The only thing to do was to lie on the floor under the doona and hope to hell that it would all end very soon. She was soo upset, shaking and really not understanding what was happening. Well, how can they know. We had fun though in our own kind of way. I watched the tv before the fireworks began and then tried to make her feel ok. then it all ended.

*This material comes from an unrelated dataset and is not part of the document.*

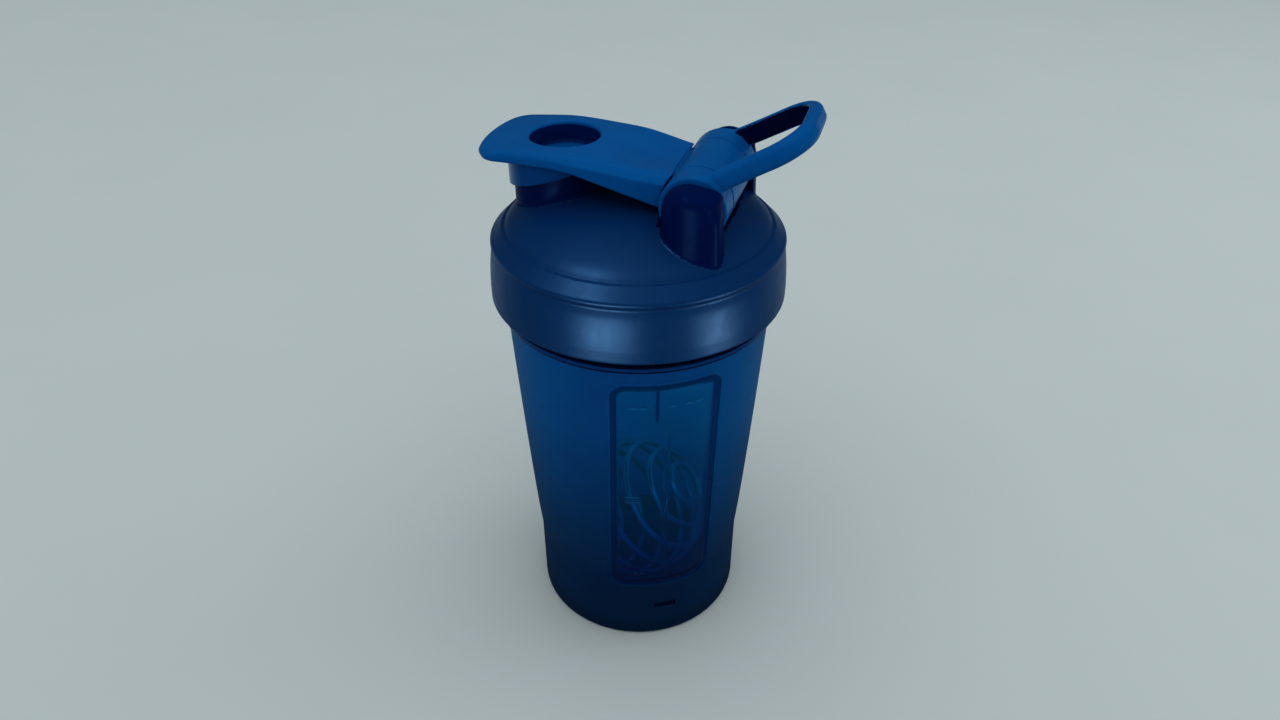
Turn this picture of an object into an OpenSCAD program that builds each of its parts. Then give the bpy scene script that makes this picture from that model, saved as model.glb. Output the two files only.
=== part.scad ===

and she sort of came too.. realised the world was not going to end! So off she trotted to bed and then there I was wide awake and not knowing what to do next. So made the decision to change clothes (I really do need to clean my floors) and headed off to the bar... My cousins children had told me that they would be there and wanted me to join them... Off I went, after walking through and seeing no-one asked the door man if he had seen Steina... "yes she was here, but I think she has gone", so being resourceful I went to her sisters house and there they were wondering what had happened to me. A few shots later we headed back to the bar, this was after I received an earful from one of them about my making reference to my age and that I should just get a grip and continue to enjoy life and not consider that there is an age attached to certain behaviour.. So for the future I have decided to live life, enjoy each day as it comes and to take no shit - not to pretend to be something that one is not, not to think of what others might say, but just to take each moment for what it is, not to ever ever let the opinions of others matter.. It is only me that has to live with me, no one else and one is happy ones happiness rubs off onto others. cos basically if you are in a shit mood others will know and that is not making their life better...
On that rather strange note, I will have a wonderful life. - you deserve it! We all deserve it!